■ **Information provided**:

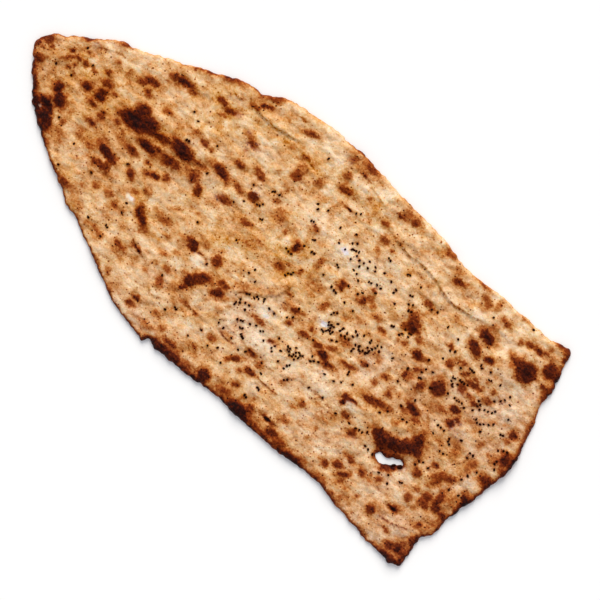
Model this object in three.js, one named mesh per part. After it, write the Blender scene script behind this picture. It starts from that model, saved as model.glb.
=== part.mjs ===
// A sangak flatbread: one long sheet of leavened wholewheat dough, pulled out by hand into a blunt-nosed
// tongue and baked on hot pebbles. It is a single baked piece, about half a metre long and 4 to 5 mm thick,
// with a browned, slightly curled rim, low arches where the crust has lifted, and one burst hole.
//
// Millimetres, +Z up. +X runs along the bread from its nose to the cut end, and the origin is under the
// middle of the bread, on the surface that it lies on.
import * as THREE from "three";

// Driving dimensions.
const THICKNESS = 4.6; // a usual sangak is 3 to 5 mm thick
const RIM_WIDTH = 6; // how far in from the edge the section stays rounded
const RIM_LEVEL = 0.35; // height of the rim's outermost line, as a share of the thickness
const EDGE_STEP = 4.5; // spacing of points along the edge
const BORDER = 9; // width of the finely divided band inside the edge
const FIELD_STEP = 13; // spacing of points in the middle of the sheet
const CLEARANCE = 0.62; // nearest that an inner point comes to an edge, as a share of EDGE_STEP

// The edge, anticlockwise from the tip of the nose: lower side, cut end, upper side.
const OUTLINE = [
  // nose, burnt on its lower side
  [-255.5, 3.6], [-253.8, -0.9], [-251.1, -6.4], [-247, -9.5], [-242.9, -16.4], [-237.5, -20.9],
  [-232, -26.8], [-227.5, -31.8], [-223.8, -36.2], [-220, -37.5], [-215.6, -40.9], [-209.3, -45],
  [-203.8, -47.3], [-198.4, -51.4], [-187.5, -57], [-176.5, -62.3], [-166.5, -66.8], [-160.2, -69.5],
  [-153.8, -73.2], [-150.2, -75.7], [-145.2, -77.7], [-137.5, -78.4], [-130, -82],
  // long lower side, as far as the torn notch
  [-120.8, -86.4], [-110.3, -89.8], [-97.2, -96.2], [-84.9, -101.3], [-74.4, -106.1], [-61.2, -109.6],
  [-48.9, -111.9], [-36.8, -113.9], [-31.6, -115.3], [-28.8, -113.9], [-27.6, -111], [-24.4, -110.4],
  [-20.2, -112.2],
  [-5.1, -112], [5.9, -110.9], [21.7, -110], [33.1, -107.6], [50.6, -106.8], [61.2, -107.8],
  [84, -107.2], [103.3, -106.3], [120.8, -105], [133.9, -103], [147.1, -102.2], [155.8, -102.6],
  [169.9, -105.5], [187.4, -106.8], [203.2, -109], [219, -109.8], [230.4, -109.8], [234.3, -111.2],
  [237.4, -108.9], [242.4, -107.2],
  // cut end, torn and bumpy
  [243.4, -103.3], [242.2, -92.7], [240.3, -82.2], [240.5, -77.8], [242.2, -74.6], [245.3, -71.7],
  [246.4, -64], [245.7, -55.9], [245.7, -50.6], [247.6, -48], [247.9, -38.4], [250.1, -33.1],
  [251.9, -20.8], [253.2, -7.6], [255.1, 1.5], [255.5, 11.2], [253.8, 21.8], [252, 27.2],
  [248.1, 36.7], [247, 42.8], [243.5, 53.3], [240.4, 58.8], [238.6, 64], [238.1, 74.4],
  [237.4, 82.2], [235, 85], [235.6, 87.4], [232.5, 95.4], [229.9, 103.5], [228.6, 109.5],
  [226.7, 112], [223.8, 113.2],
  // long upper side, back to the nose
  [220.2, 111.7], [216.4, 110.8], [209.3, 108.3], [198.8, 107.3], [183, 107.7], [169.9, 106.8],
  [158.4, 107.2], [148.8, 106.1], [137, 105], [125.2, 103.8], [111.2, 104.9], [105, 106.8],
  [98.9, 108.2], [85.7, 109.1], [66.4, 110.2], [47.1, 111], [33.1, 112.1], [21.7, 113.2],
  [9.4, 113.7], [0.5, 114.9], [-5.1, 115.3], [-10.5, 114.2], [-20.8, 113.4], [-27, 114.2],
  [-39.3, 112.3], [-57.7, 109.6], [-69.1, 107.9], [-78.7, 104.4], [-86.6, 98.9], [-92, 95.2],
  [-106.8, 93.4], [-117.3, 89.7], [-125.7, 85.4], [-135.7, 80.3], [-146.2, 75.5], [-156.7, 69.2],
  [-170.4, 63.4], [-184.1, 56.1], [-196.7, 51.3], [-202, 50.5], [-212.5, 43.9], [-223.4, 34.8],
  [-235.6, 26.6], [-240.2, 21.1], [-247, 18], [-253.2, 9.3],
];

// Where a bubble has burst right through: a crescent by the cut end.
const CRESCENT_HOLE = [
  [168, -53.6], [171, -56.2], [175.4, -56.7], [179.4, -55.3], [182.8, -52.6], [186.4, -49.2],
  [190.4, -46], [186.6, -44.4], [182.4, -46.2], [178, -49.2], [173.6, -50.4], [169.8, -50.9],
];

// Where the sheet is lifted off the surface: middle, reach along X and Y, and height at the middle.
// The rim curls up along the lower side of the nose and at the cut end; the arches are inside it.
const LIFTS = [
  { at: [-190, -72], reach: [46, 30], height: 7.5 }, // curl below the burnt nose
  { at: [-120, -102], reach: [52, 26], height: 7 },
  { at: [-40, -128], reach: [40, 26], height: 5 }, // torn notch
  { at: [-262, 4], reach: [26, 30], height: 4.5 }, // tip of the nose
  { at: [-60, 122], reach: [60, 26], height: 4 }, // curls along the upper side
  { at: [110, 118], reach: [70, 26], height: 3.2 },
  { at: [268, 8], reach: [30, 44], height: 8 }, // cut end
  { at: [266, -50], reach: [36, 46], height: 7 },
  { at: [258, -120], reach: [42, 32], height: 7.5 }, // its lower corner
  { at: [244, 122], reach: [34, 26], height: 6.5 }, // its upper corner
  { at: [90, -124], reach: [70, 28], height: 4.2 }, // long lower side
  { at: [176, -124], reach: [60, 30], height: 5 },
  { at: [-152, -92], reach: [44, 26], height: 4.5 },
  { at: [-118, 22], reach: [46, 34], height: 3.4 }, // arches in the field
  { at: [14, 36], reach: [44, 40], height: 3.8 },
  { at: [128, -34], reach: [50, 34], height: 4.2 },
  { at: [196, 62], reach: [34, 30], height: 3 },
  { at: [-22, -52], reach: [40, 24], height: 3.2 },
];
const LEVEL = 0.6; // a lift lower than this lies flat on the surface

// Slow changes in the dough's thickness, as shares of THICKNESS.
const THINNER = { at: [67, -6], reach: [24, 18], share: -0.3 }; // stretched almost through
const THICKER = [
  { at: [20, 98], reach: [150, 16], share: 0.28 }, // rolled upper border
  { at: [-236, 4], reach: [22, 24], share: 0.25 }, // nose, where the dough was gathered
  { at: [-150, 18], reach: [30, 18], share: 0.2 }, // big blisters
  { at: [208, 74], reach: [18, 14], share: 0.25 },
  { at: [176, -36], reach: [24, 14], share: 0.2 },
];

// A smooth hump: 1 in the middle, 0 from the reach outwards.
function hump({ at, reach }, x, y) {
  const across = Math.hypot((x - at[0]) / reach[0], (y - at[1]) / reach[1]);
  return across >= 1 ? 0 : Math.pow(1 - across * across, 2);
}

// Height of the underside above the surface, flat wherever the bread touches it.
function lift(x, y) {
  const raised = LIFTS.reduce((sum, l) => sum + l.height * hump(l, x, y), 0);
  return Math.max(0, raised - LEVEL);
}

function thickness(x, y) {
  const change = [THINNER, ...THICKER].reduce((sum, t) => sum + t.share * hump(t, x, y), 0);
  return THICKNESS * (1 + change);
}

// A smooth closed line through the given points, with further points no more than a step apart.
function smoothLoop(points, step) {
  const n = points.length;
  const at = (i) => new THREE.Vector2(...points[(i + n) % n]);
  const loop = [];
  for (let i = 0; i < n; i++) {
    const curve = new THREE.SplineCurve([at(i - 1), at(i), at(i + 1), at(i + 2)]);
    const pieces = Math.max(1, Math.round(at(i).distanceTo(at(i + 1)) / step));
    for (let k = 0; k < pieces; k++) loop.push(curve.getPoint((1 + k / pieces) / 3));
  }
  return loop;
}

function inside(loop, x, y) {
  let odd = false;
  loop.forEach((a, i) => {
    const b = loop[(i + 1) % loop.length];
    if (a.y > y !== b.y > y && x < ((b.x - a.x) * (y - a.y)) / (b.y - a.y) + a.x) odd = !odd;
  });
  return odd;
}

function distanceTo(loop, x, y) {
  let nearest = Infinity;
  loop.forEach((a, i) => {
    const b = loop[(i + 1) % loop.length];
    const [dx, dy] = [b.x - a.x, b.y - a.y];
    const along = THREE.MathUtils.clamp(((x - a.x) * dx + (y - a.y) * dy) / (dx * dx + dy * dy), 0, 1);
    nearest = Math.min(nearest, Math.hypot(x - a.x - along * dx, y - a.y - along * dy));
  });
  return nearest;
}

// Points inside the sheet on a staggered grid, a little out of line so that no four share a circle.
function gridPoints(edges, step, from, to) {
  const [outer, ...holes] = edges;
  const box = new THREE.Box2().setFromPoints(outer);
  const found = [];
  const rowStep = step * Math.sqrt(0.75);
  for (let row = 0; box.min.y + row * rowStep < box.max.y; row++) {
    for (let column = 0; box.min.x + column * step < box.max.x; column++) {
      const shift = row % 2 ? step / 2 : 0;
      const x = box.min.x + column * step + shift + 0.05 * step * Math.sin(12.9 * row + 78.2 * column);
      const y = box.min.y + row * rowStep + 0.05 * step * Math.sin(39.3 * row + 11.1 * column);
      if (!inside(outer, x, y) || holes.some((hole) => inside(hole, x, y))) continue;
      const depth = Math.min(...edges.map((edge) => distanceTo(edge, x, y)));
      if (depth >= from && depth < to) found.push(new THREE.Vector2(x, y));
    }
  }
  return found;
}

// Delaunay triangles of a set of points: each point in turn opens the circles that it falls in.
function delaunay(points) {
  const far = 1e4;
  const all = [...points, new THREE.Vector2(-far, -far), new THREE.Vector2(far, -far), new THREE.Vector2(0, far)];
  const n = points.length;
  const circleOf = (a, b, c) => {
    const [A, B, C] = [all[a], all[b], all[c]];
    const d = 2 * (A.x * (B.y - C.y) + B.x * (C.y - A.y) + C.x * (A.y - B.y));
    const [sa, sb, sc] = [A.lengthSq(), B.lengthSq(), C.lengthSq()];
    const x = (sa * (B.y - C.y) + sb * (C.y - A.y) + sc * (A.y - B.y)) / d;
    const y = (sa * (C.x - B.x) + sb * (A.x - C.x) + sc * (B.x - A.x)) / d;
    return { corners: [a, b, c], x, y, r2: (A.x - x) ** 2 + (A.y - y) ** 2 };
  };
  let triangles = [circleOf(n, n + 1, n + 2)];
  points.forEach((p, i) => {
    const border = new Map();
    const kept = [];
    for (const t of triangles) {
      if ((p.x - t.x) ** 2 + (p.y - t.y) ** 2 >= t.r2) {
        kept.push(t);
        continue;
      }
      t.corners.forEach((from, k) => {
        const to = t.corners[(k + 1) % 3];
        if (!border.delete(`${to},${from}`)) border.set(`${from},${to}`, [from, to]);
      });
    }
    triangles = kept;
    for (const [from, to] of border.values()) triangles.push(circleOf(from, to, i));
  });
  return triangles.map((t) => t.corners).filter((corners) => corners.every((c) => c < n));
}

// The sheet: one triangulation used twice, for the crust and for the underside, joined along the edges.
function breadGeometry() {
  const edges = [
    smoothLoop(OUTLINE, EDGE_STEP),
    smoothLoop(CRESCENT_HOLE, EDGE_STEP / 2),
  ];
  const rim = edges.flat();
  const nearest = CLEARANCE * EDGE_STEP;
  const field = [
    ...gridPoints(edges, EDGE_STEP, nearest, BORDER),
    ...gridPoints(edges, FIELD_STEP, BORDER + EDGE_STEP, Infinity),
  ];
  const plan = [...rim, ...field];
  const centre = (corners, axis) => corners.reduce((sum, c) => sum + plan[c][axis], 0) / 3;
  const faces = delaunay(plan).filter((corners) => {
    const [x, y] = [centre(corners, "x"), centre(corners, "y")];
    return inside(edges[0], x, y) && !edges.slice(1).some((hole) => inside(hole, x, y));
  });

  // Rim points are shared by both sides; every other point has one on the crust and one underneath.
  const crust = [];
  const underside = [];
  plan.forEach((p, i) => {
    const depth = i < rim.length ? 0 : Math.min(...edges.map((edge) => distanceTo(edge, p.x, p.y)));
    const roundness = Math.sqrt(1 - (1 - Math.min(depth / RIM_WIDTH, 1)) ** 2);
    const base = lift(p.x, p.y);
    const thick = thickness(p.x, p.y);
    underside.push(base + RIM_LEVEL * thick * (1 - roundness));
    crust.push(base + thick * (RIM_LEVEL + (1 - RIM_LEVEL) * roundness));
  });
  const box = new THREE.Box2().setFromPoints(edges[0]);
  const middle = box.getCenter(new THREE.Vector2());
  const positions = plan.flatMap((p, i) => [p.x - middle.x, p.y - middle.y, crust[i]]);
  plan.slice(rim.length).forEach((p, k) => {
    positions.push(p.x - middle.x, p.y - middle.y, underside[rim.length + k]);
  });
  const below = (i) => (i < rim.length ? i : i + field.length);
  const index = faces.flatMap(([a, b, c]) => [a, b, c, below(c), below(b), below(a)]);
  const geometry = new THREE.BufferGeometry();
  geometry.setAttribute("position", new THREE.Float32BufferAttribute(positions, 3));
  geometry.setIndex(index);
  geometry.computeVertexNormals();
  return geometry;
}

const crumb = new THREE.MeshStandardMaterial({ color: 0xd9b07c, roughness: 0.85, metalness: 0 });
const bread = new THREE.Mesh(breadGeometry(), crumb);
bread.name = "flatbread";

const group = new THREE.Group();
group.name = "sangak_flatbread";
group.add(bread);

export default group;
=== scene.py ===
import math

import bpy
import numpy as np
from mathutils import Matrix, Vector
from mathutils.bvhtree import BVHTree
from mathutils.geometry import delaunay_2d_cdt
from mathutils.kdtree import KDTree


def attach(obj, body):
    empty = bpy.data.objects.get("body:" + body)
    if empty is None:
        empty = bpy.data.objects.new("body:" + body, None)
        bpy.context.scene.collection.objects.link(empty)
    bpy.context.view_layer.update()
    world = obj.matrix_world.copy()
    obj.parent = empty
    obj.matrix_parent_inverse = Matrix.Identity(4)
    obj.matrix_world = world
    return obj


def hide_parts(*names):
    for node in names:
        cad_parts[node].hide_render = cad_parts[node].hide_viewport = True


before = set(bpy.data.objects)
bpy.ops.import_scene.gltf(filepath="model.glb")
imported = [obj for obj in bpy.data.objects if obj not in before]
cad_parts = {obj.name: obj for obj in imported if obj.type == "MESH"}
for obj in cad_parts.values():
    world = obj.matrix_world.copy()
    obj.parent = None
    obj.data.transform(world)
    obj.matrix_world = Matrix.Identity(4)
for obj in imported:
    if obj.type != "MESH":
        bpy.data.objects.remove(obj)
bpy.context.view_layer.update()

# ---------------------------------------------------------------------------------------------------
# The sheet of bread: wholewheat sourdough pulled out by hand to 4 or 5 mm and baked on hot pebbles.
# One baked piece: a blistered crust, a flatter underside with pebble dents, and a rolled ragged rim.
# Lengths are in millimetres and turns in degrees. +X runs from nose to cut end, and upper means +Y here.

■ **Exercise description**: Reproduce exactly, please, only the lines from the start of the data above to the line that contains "const CLEARANCE = 0.62;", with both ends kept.

■ **Answer for this exercise**:
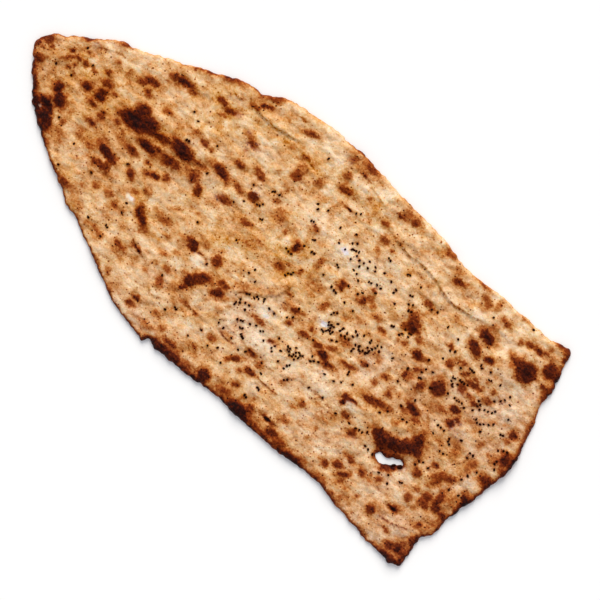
Model this object in three.js, one named mesh per part. After it, write the Blender scene script behind this picture. It starts from that model, saved as model.glb.
=== part.mjs ===
// A sangak flatbread: one long sheet of leavened wholewheat dough, pulled out by hand into a blunt-nosed
// tongue and baked on hot pebbles. It is a single baked piece, about half a metre long and 4 to 5 mm thick,
// with a browned, slightly curled rim, low arches where the crust has lifted, and one burst hole.
//
// Millimetres, +Z up. +X runs along the bread from its nose to the cut end, and the origin is under the
// middle of the bread, on the surface that it lies on.
import * as THREE from "three";

// Driving dimensions.
const THICKNESS = 4.6; // a usual sangak is 3 to 5 mm thick
const RIM_WIDTH = 6; // how far in from the edge the section stays rounded
const RIM_LEVEL = 0.35; // height of the rim's outermost line, as a share of the thickness
const EDGE_STEP = 4.5; // spacing of points along the edge
const BORDER = 9; // width of the finely divided band inside the edge
const FIELD_STEP = 13; // spacing of points in the middle of the sheet
const CLEARANCE = 0.62; // nearest that an inner point comes to an edge, as a share of EDGE_STEP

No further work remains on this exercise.